Interactive data tools and website for a social and economic investigation

Resolution Foundation

Data-rich site with interactive features to help users understand the key issues, alongside other graphs and charts, plus downloadable publications and other useful resources.

link to project

The brief

The Commission on Living Standards is an independent research project, hosted by the Resolution Foundation think-tank and set up to investigate the economic stagnation of low to middle income Britain over recent decades. They asked us to create a website where they could present a general overview of the project and its key issues, as well as more technical and detailed information, including charts and specific publications. Most importantly they wanted to turn some of this data into a couple of interactive features that would allow users to appreciate and visualise the issues more readily. The first of these, “Where do I stand” allows users to enter details about their own household (income, number of adults, children) and immediately see their position among the population in general in a population pyramid-type diagram. The second, “Winners and losers” allows a quick comparison of how earnings have changed for different sectors of population year-on-year over the past 30+ years.

What we did

Dynamic charts

The biggest challenge – and achievement – on the site was the dynamic charts.

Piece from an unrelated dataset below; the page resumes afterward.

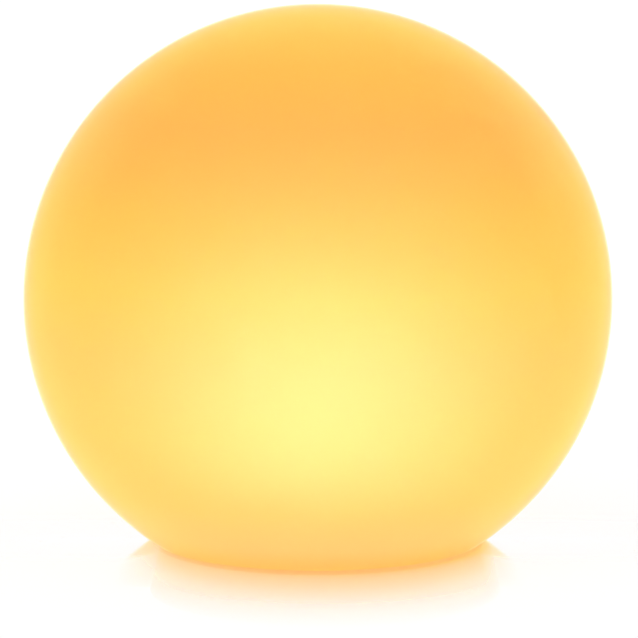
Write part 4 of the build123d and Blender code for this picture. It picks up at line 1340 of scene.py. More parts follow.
def rounded(corners: Outline, sizes: Sequence[float]) -> Outline:
    """Rounds the corners of an open profile.

    Args:
        corners: the profile's points.
        sizes: radius at each corner, 0 for a sharp one and at both ends.

    Returns:
        The rounded profile.
    """
    points: Outline = []
    for k, (corner, size) in enumerate(zip(corners, sizes)):
        if not size:
            points.append(corner)
            continue
        here = Vector(corner)
        back = (Vector(corners[k - 1]) - here).normalized()
        ahead = (Vector(corners[k + 1]) - here).normalized()
        half = back.angle(ahead) / 2
        start = here + back * (size / math.tan(half))
        end = here + ahead * (size / math.tan(half))
        middle = here + (back + ahead).normalized() * (size / math.sin(half))
        for step in range(BEND_STEPS + 1):
            way = (start - middle).slerp(end - middle, step / BEND_STEPS).normalized()
            points.append(tuple(middle + way * size))
    return points


def place(obj: Object, body: str, slot: str, *nodes: str) -> None:
    """Hands a finished piece to its body and hides the solids it stands for.

    Args:
        obj: the piece.
        body: the body it rides on.
        slot: not used.
        *nodes: the CAD nodes that it replaces, if any.
    """
    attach(obj, body)
    if nodes:
        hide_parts(*nodes)
    log.info("%s: %d faces on %s", obj.name, len(obj.data.polygons), body)


# --- Globe ---


@dataclass
class OpalGlobe:
    """The blown glass globe with its flat foot and re-entrant neck. Sizes in millimetres."""

    radius: float = 125.0
    wall: float = 3.5
    floor: float = 4.0
    foot_radius: float = 70.5
    foot_gap: float = 0.8
    foot_round: float = 2.0
    neck_radius: float = 60.0
    neck_height: float = 15.0
    neck_round: float = 1.4
    inner_round: float = 2.6
    arc_steps: int = 110
    bend_steps: int = 8
    segments: int = 256
    finish: Finish = OPAL_GLASS

    @property
    def centre(self) -> float:
        """Height of the sphere's centre."""
        return self.foot_gap + math.sqrt(self.radius**2 - self.foot_radius**2)

    def wall_arc(self, radius: float, low: float, crease: float, top_first: bool) -> Outline:
        """One wall of the sphere, from its pole to the rounding at its foot.

        Args:
            radius: of the wall.
            low: height at which the wall would meet the flat.
            crease: radius of the rounding there, inside the sphere.
            top_first: runs from the pole down if true.

        Returns:
            The points of the wall and its rounding down to the flat.
        """
        drop = self.centre - low
        inward = radius - crease
        reach = math.sqrt(inward**2 - (drop - crease) ** 2)
        touch = math.degrees(math.atan2(-(drop - crease), reach))
        down = arc((0.0, self.centre), radius, 90.0, touch, self.arc_steps)
        bend = arc((reach, low + crease), crease, touch, -90.0, self.bend_steps)[1:]
        points = down + bend
        points[0] = (0.0, self.centre + radius)
        return points if top_first else points[::-1]

    def shell(self) -> Object:
        """Turns the shell's one profile, from the outer pole round the neck to the inner one.

        Returns:
            The shell.
        """
        outer = self.wall_arc(self.radius, self.foot_gap, self.foot_round, True)
        inner_low = self.foot_gap + self.floor
        inner = self.wall_arc(self.radius - self.wall, inner_low, self.inner_round, False)
        neck_top = self.foot_gap + self.neck_height
        neck_outer = self.neck_radius + self.wall
        neck = rounded(
            [
                outer[-1],
                (self.neck_radius, self.foot_gap),
                (self.neck_radius, neck_top),
                (neck_outer, neck_top),
                (neck_outer, inner_low),
                inner[0],
            ],
            [0.0, self.neck_round / 2, self.neck_round, self.neck_round, self.inner_round, 0.0],
        )
        profile = outer + neck[1:-1] + inner
        lining = len(outer) + len(neck) - 2
        return turned("opal_globe", profile, self.finish, self.segments, INNER_WALL, lining)

    def build(self) -> None:
        """Makes the globe and stands it in for its solid."""
        place(self.shell(), "globe", "opal_glass", "globe_shell")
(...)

We needed them to be clear, intuitive and enjoyable to use, and from a technical point of view based on live data in spreadsheets that could be altered and added to by the Commission without specialist technical knowledge. Naturally, the charts also needed to be compatible across different browsers and devices, including older versions of Internet Explorer, yet the traditional fallback method (Flash) was no longer a serious option because of its incompatibility with Apple’s increasingly ubiquitous iDevices. We achieved our goal with a combination of HTML5 and custom-written Javascript (notably making use of the excellent Highcharts library). The page reads the data live from an automatic feed in a Google Docs Spreadsheet, so any changes made to this data are immediately reflected on the live charts. A rigorous session of cross-browser testing and tweaking guaranteed they were ready to go.